Inflation in general and the continued increases in costs of goods and services, such as food and gas prices, have had a substantial negative effect on the purchasing power of consumers. While historically, we have been able to pass on most cost increases to our consumers, no assurance can be given that we will continue to be able to do so. In addition, we have been able to maintain a relatively stable variable cost structure for our products due, in part, to our successful procurement with regard to our tobacco products and, in part, to our existing contractual agreement for the purchase of our premium cigarette papers.

Recent Accounting Pronouncements

See Item 8 of Part II, “Financial Statements and Supplementary Data - Note 2 - Summary of Significant Accounting Policies - Recent Accounting Pronouncements”.

Critical Accounting Estimates

The accompanying consolidated financial statements have been prepared in conformity with accounting principles generally accepted in the U.S. When more than one accounting principle, or the method of its application, is generally accepted, we select the principle or method that is appropriate in the specific circumstances.
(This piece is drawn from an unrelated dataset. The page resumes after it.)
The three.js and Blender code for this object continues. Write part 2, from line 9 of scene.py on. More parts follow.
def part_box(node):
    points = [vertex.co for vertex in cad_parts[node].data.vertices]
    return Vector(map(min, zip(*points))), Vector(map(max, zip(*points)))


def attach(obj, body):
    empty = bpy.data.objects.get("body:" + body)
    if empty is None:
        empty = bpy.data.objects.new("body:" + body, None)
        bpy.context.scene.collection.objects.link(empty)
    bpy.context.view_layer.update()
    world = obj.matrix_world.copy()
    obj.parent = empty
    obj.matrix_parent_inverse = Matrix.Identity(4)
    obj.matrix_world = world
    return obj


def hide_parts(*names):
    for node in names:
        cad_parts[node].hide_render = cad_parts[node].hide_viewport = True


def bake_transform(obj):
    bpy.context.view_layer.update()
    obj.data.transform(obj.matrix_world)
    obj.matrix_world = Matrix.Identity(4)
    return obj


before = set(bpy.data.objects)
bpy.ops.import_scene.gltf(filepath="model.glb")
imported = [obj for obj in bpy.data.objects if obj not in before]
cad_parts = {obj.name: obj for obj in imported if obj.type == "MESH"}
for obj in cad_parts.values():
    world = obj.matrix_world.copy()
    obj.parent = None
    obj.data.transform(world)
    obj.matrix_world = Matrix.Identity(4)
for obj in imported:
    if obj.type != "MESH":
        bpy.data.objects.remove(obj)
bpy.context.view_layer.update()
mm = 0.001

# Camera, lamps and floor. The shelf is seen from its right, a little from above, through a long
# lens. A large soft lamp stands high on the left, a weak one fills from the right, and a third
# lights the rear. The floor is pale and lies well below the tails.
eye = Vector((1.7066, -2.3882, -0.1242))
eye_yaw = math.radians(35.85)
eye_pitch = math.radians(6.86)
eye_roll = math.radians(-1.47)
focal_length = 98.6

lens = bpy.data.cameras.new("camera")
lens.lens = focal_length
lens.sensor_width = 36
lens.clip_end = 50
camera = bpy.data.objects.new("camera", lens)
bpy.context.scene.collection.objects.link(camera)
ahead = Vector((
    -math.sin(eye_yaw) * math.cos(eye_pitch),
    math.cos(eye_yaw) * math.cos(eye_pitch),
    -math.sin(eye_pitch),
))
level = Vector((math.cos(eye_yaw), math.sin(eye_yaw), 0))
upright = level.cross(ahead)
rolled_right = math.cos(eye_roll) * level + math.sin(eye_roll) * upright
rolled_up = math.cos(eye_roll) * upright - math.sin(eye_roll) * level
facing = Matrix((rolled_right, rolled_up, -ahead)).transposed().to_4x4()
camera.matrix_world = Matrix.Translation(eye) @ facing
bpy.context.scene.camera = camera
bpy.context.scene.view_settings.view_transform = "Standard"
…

Application of these accounting principles requires us to make estimates about the future resolution of existing uncertainties. Actual results could differ from these estimates. We evaluate our estimates, including those related to intangibles, investments in debt security and the fair value of the Creative Distribution Solutions segment on an ongoing basis. We base these estimates on our historical experience and other assumptions we believe are appropriate under the circumstances. In preparing these consolidated financial statements, we have made our best estimates and judgments of the amounts and disclosures included in the consolidated financial statements. Our significant accounting policies are discussed in Note 2 of the Notes to Consolidated Financial Statements in Item 8 of Part II of this Annual Report on Form 10-K.
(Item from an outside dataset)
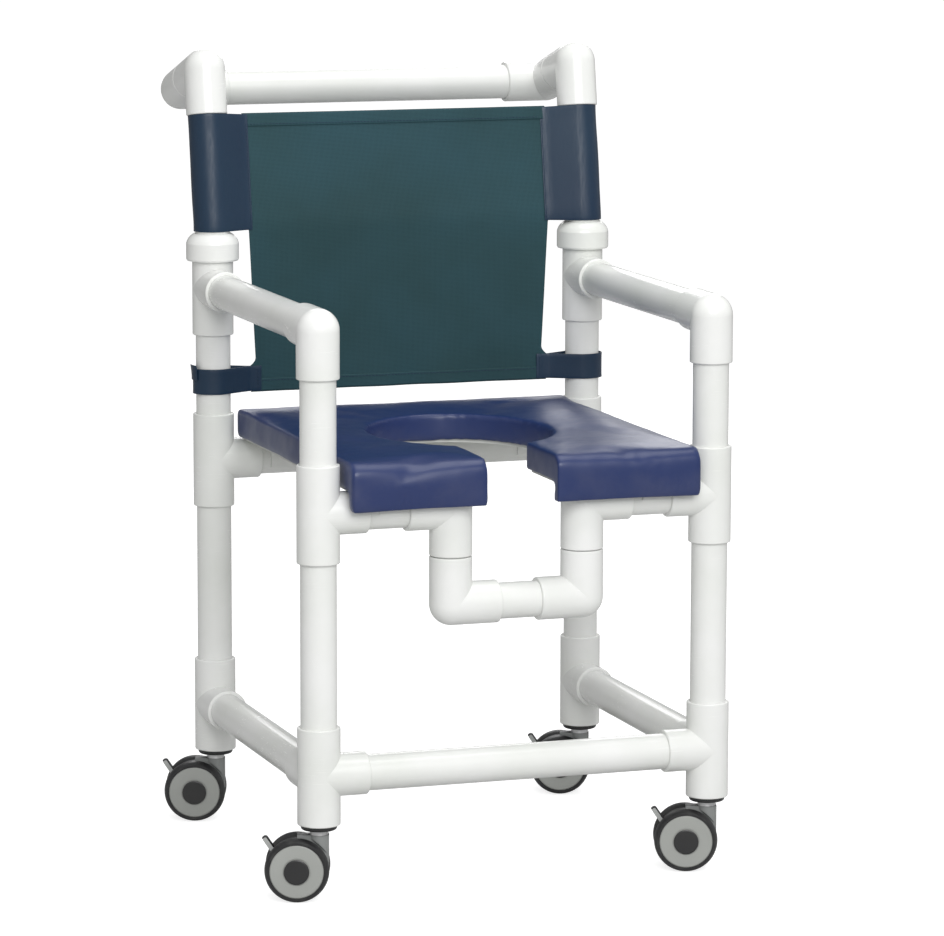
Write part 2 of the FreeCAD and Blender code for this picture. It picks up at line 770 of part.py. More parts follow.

Indefinite-lived Intangible Assets

We follow the provisions of ASC 350, Intangibles – Goodwill and Other in accounting for indefinite-lived intangible assets. Indefinite-lived intangible assets are tested for impairment annually on December 31, or more frequently if certain indicators are present, in accordance with ASC 350-20-35 and ASC 350-30-35, respectively. Examples of such indicators could include but are not limited to a significant loss of market share, significant decline in operating results, change in management strategy or operations, economic decline, and other significant disruptions to the business.
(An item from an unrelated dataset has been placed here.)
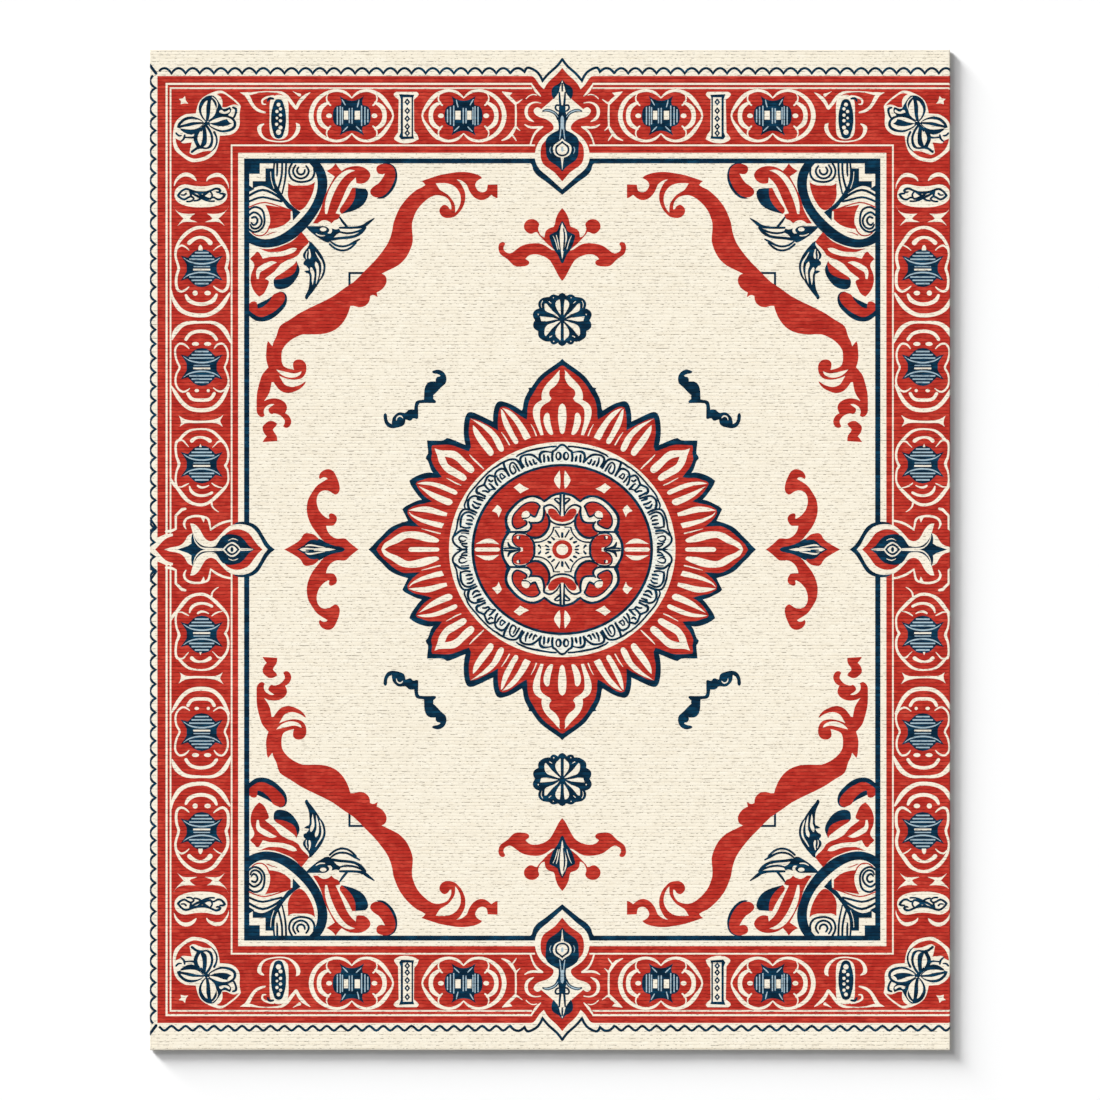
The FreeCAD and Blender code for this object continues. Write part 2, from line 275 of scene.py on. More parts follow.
# ---------------------------------------------------------------- the woven pattern
def draw_bands():
    """Cream margin, red border with its cream hairlines, cream guard, navy line and cream field."""
    lay("margin_cream", ONCE, box(-1300, -1600, 1300, 1600))
    lay("border_red", ONCE, box(-1233, -1442, 1233, 1442))
    for x, y, w in ((1205, 1418, 6), (1193, 1405, 5), (1007, 1231, 5)):
        lay("border_cream", ONCE, box(-x - w / 2, -y - w / 2, x + w / 2, y + w / 2))
        lay("border_red", ONCE, box(-x + w / 2, -y + w / 2, x - w / 2, y - w / 2))
    lay("guard_cream", ONCE, box(-987, -1208, 987, 1208))
    lay("line_navy", ONCE, box(-969, -1191, 969, 1191))
    lay("field_cream", ONCE, box(-953, -1176, 953, 1176))


def draw_scallops():
    """The margin's navy wave: 16 |sin|^0.8 high, in 43 mm bows, but 7 cos at the near end, and its spurs."""
    t = np.linspace(0, 1, 9)[:-1]
    bow = 16 * np.sin(np.pi * t) ** 0.8
    k = np.arange(25)[:, None]
    along = (158 + 43 * (k + t)).ravel()
    up = (1450 + np.tile(bow, 25)).ravel()
    width = 6.5
    for sign in SIDES:
        lay("margin_navy", ONCE, ribbon(np.stack([along, up], 1), width) * sign)
    wave = 8 - 7 * np.cos(2 * np.pi * t)
    down = -(1450 + np.tile(wave, 25)).ravel()
    for sign in SIDES:
        lay("margin_navy", ONCE, ribbon(np.stack([along, down], 1), width) * sign)
    k = np.arange(33)[:, None]
    along = (20 + 43.3 * (k + t)).ravel()
    up = (1239 + np.tile(bow, 33)).ravel()
    lay("margin_navy", FOUR, ribbon(np.stack([up, along], 1), width))
    lay("margin_navy", FOUR, stroke("1256 1475 8, 1237 1450 8"))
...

We estimate the fair value of our indefinite-lived assets using the relief from royalty valuation methodology. This methodology is based on what the Company would be willing to pay as a royalty in order to exploit the related benefits of the asset. The value of the asset is determined by discounting the inherent after-tax royalty savings associated with ownership or possession of the asset over the expected useful life. In 2024, based on quantitative assessments, the fair values of our Zig-Zag and Stokers’ indefinite-lived intangible assets exceeded their carrying values by a significant amount. We identified the estimate of the fair value of the Company’s indefinite lived assets as a critical estimate because of the significant assumptions used in these analyses including, but are not limited to, projected revenue, the weighted average cost of capital and royalty rate. We used modest growth rates in projecting the revenue related to these indefinite-lived intangible assets. As we do for each impairment assessment, for our future impairment assessments we will evaluate the reasonableness and relevance of our previous performance assumptions, considering both internal and external factors existing at the impairment test date, to determine if changes to those performance assumptions are warranted.  

If actual results are not consistent with the Company’s estimates and/or other assumptions change, the Company may be exposed to future impairment charges that could materially and adversely impact its financial position and results of operations.